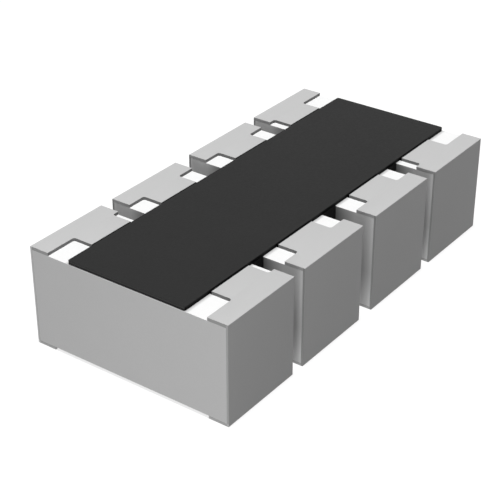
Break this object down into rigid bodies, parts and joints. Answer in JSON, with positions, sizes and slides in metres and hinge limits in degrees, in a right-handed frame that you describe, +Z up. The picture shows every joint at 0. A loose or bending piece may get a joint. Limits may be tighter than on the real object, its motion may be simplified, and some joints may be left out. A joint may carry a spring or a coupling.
{
  "type": "resistor network",
  "caption": "Surface-mount resistor network: isolated thick-film resistors on a slotted white ceramic block, under a black coating, with wrap-around solder terminals.",
  "frame": {"origin": "middle of the outline, on the underside of the terminals, where they sit on the board", "axes": "+X along the block, +Y across it between the two rows of terminals, +Z up, away from the board"},
  "size_m": [0.0032, 0.0016, 0.0008],
  "materials": {
    "alumina": "matte",
    "overcoat": "satin",
    "tin": "matte",
    "nickel": "satin",
    "edge_film": "matte",
    "silver": "matte",
    "resistor_film": "matte",
    "glass": "gloss"
  },
  "bodies": {
    "root": {"substrate": "alumina", "overcoat": "overcoat", "tin_plating_1": "tin", "tin_plating_2": "tin", "tin_plating_3": "tin", "tin_plating_4": "tin", "tin_plating_5": "tin", "tin_plating_6": "tin", "tin_plating_7": "tin", "tin_plating_8": "tin", "nickel_barrier_1": "nickel", "nickel_barrier_2": "nickel", "nickel_barrier_3": "nickel", "nickel_barrier_4": "nickel", "nickel_barrier_5": "nickel", "nickel_barrier_6": "nickel", "nickel_barrier_7": "nickel", "nickel_barrier_8": "nickel", "side_electrode_1": "edge_film", "side_electrode_2": "edge_film", "side_electrode_3": "edge_film", "side_electrode_4": "edge_film", "side_electrode_5": "edge_film", "side_electrode_6": "edge_film", "side_electrode_7": "edge_film", "side_electrode_8": "edge_film", "top_electrode_1": "silver", "top_electrode_2": "silver", "top_electrode_3": "silver", "top_electrode_4": "silver", "top_electrode_5": "silver", "top_electrode_6": "silver", "top_electrode_7": "silver", "top_electrode_8": "silver", "back_electrode_1": "silver", "back_electrode_2": "silver", "back_electrode_3": "silver", "back_electrode_4": "silver", "back_electrode_5": "silver", "back_electrode_6": "silver", "back_electrode_7": "silver", "back_electrode_8": "silver", "resistor_element_1": "resistor_film", "resistor_element_2": "resistor_film", "resistor_element_3": "resistor_film", "resistor_element_4": "resistor_film", "glass_coat_1": "glass", "glass_coat_2": "glass", "glass_coat_3": "glass", "glass_coat_4": "glass"}
  },
  "joints": []
}
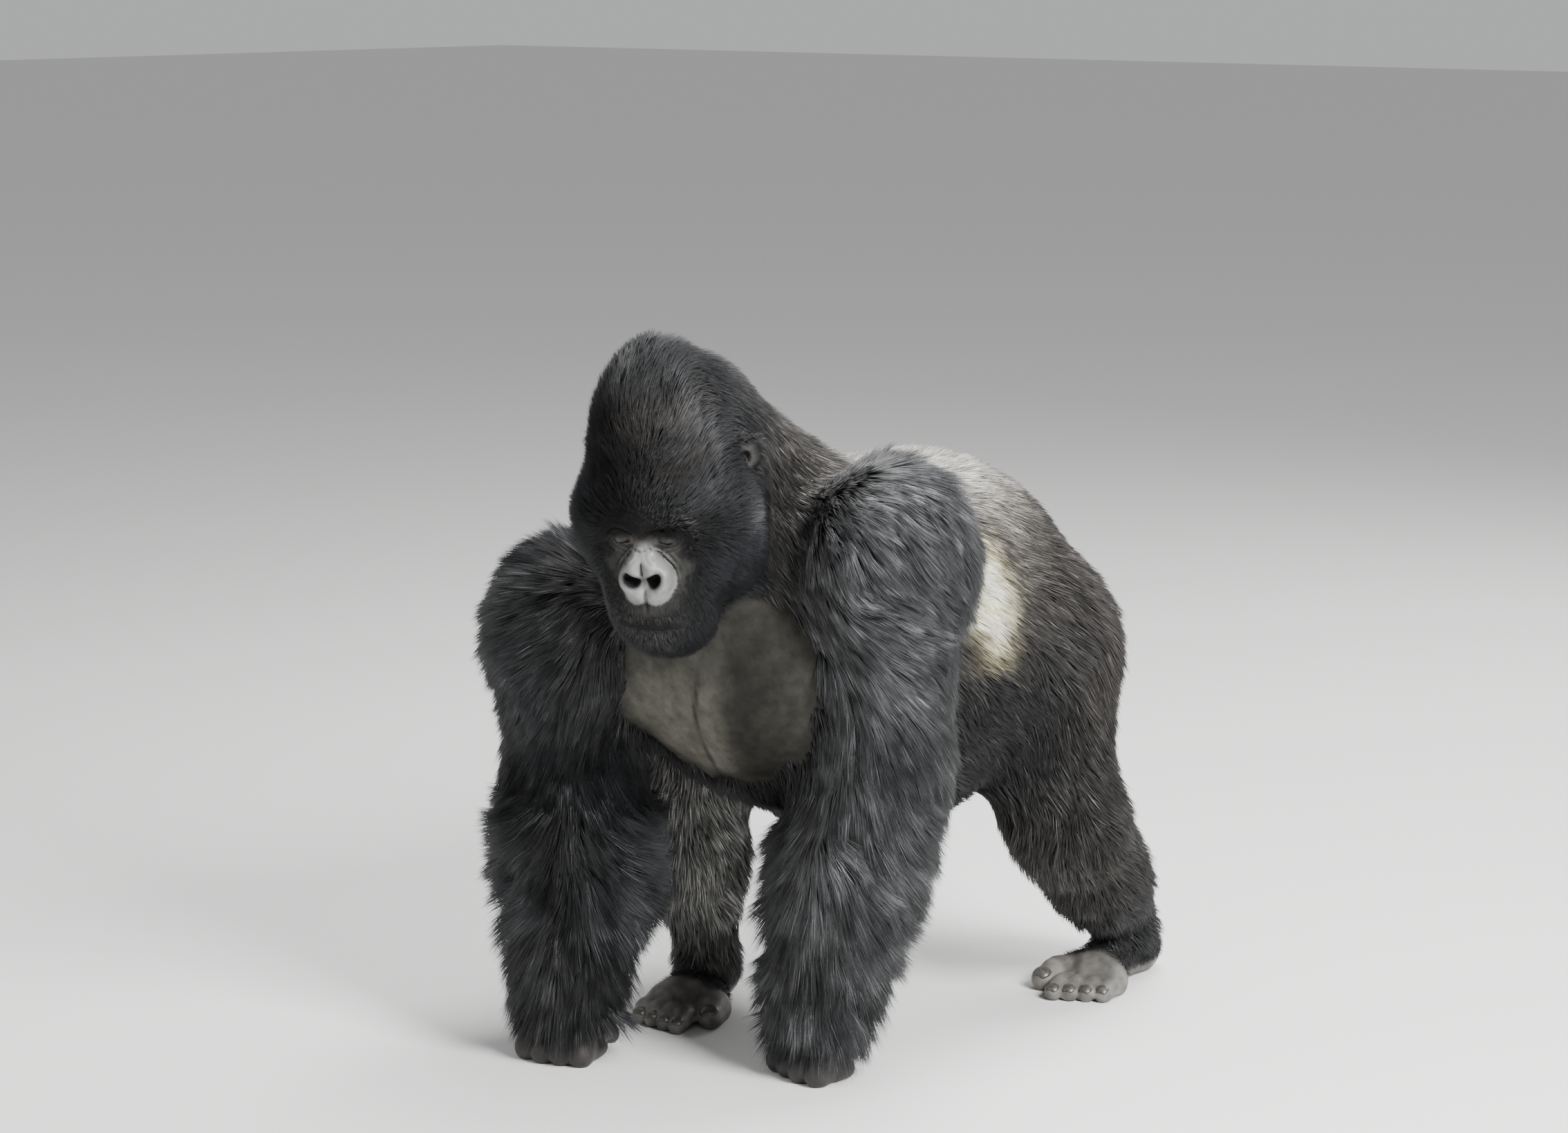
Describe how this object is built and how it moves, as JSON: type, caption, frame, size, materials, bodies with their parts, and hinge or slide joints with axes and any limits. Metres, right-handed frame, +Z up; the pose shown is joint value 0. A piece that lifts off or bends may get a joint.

+--

## Requirements
Copy all the lines, exactly.

## Answer to the exercise
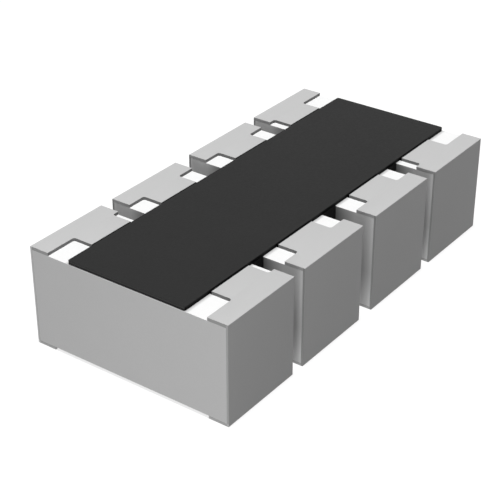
Break this object down into rigid bodies, parts and joints. Answer in JSON, with positions, sizes and slides in metres and hinge limits in degrees, in a right-handed frame that you describe, +Z up. The picture shows every joint at 0. A loose or bending piece may get a joint. Limits may be tighter than on the real object, its motion may be simplified, and some joints may be left out. A joint may carry a spring or a coupling.
{
  "type": "resistor network",
  "caption": "Surface-mount resistor network: isolated thick-film resistors on a slotted white ceramic block, under a black coating, with wrap-around solder terminals.",
  "frame": {"origin": "middle of the outline, on the underside of the terminals, where they sit on the board", "axes": "+X along the block, +Y across it between the two rows of terminals, +Z up, away from the board"},
  "size_m": [0.0032, 0.0016, 0.0008],
  "materials": {
    "alumina": "matte",
    "overcoat": "satin",
    "tin": "matte",
    "nickel": "satin",
    "edge_film": "matte",
    "silver": "matte",
    "resistor_film": "matte",
    "glass": "gloss"
  },
  "bodies": {
    "root": {"substrate": "alumina", "overcoat": "overcoat", "tin_plating_1": "tin", "tin_plating_2": "tin", "tin_plating_3": "tin", "tin_plating_4": "tin", "tin_plating_5": "tin", "tin_plating_6": "tin", "tin_plating_7": "tin", "tin_plating_8": "tin", "nickel_barrier_1": "nickel", "nickel_barrier_2": "nickel", "nickel_barrier_3": "nickel", "nickel_barrier_4": "nickel", "nickel_barrier_5": "nickel", "nickel_barrier_6": "nickel", "nickel_barrier_7": "nickel", "nickel_barrier_8": "nickel", "side_electrode_1": "edge_film", "side_electrode_2": "edge_film", "side_electrode_3": "edge_film", "side_electrode_4": "edge_film", "side_electrode_5": "edge_film", "side_electrode_6": "edge_film", "side_electrode_7": "edge_film", "side_electrode_8": "edge_film", "top_electrode_1": "silver", "top_electrode_2": "silver", "top_electrode_3": "silver", "top_electrode_4": "silver", "top_electrode_5": "silver", "top_electrode_6": "silver", "top_electrode_7": "silver", "top_electrode_8": "silver", "back_electrode_1": "silver", "back_electrode_2": "silver", "back_electrode_3": "silver", "back_electrode_4": "silver", "back_electrode_5": "silver", "back_electrode_6": "silver", "back_electrode_7": "silver", "back_electrode_8": "silver", "resistor_element_1": "resistor_film", "resistor_element_2": "resistor_film", "resistor_element_3": "resistor_film", "resistor_element_4": "resistor_film", "glass_coat_1": "glass", "glass_coat_2": "glass", "glass_coat_3": "glass", "glass_coat_4": "glass"}
  },
  "joints": []
}
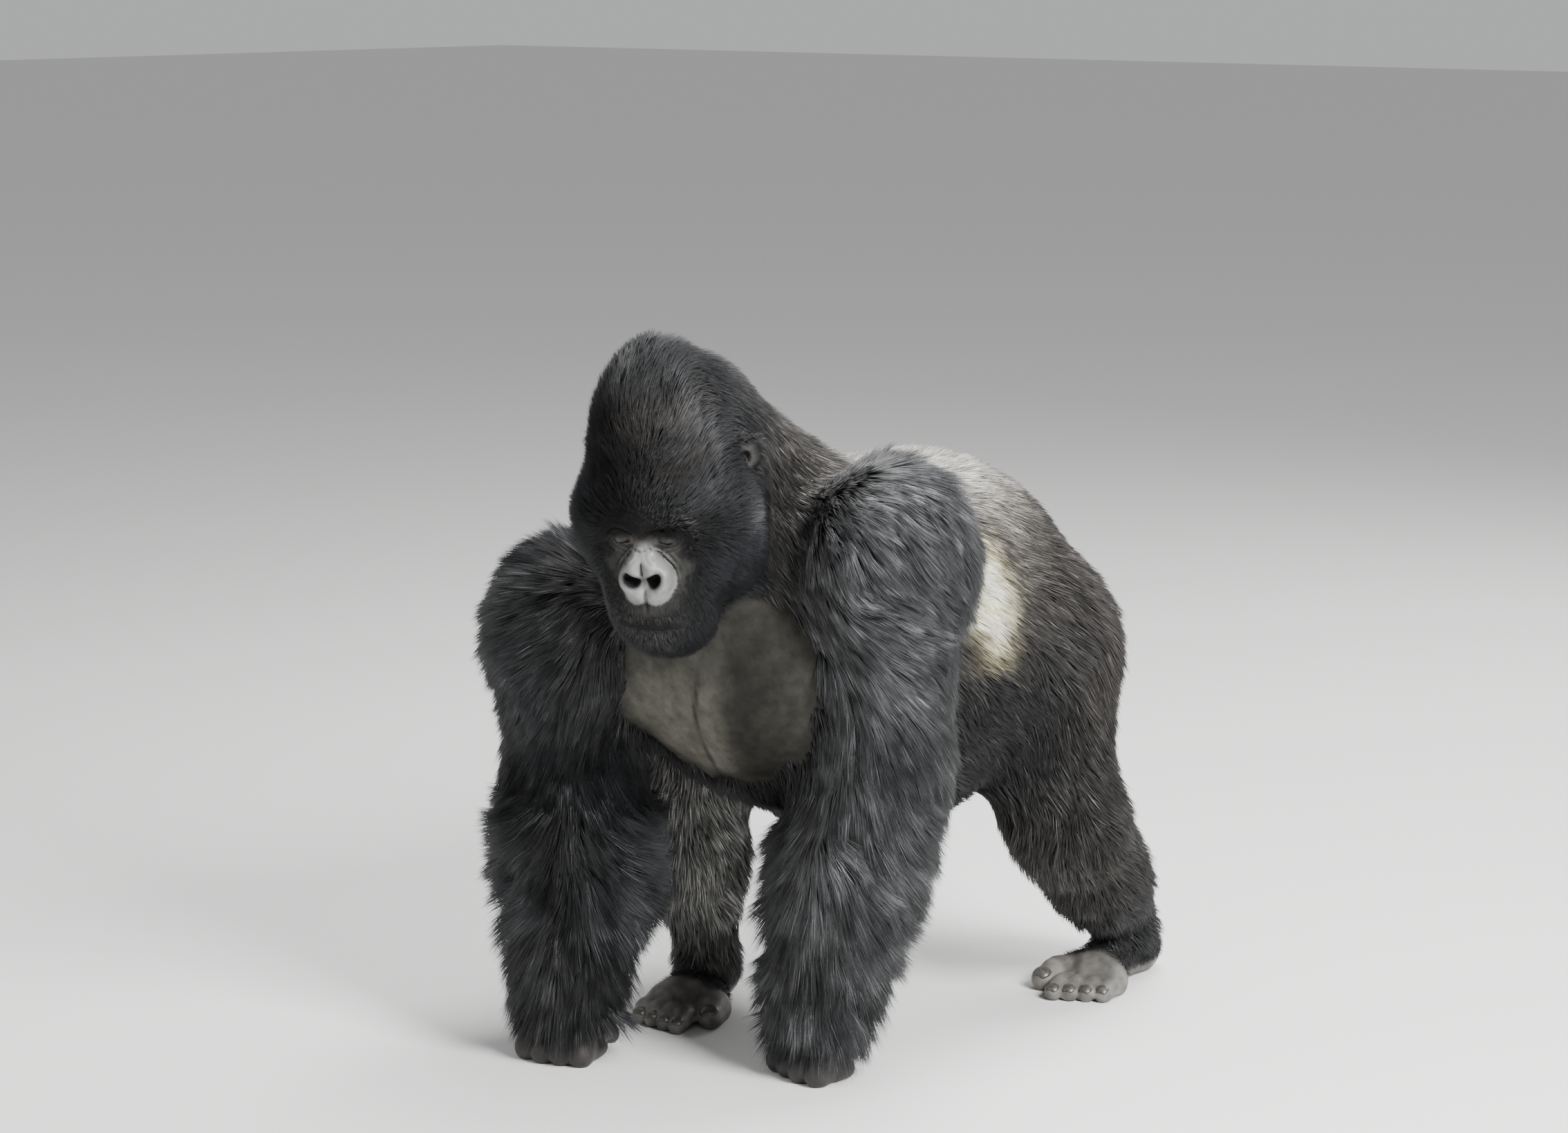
Describe how this object is built and how it moves, as JSON: type, caption, frame, size, materials, bodies with their parts, and hinge or slide joints with axes and any limits. Metres, right-handed frame, +Z up; the pose shown is joint value 0. A piece that lifts off or bends may get a joint.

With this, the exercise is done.